One last pro tip I wish somebody told me on day one: always weld the thinnest stuff first thing in the morning when you’re fresh and the base metal is cold. Your fillet legs will be more consistent and you’ll push the maximum size with way less drama.
FAQs
What is the maximum fillet weld size for 1/4 inch plate?
For single-pass work on carbon or low-alloy steel, keep it at 1/4 inch max. You can push 5/16 with multi-pass or spray transfer flux-core if your WPS allows it and you control heat input.
Can I put a 1/2 inch fillet on 3/8 plate?

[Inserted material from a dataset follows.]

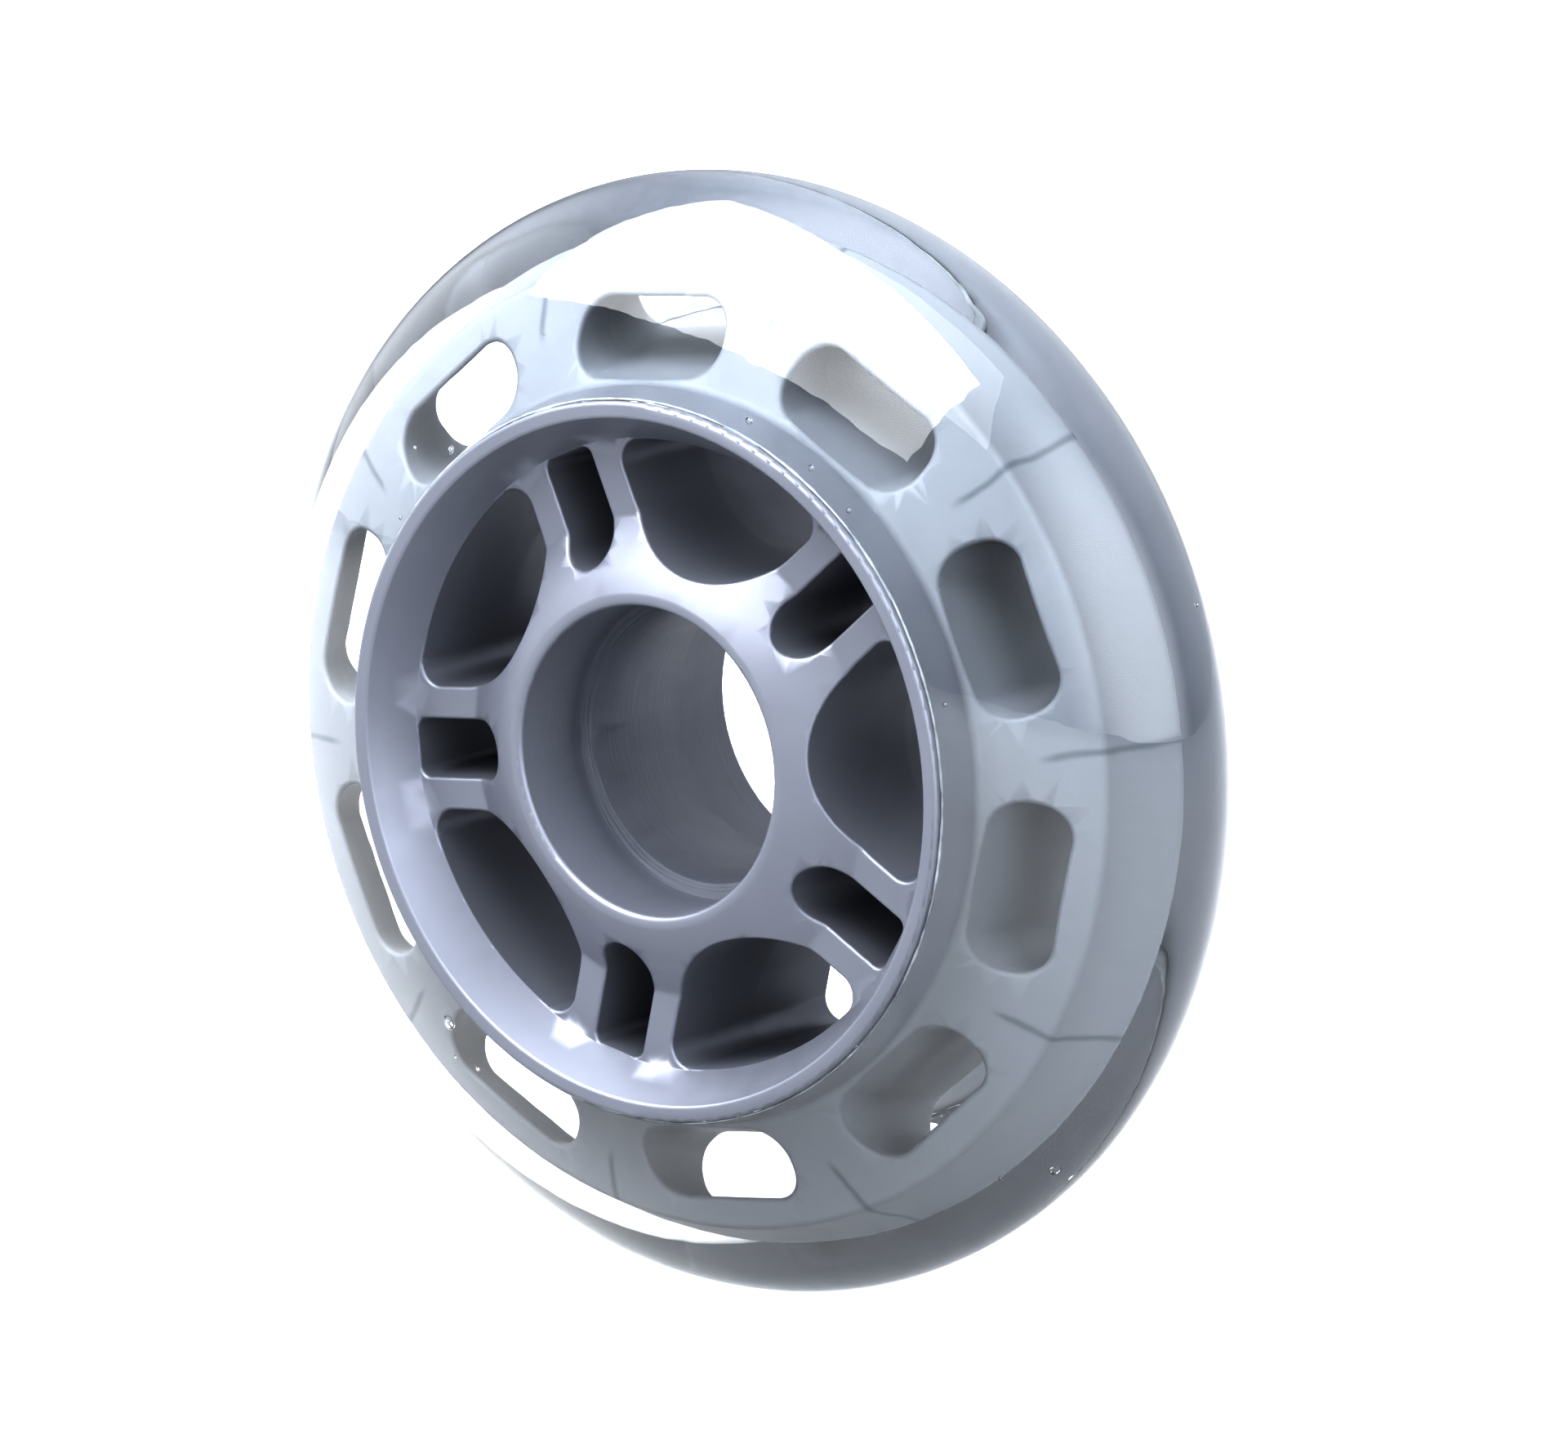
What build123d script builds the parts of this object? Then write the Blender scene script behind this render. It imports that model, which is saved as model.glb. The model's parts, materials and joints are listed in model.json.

Only with multiple passes, preheat (usually 200-250 °F minimum), and a qualified procedure. Single-pass will almost certainly crack or distort the plate.
Does AWS D1.1 limit fillet weld size based on plate thickness?
Yes—Table 5.8 for prequalified joints generally limits single-pass fillet legs to the thickness of the thinner part joined, and even multi-pass has practical heat-input limits to avoid HAZ issues.
Is there a difference between static and cyclic loading rules?
Absolutely. For fatigue-critical connections (cranes, bridges, anything seismic), many engineers derate the allowable fillet size another 1/16–1/8 below static just to keep the HAZ smaller and improve fatigue life.
Will a bigger fillet always make the joint stronger?
Up to a point—then you hit diminishing returns and actually weaken the base metal through excessive heat. Strength is about proper fusion and minimal HAZ degradation, not just piling on filler.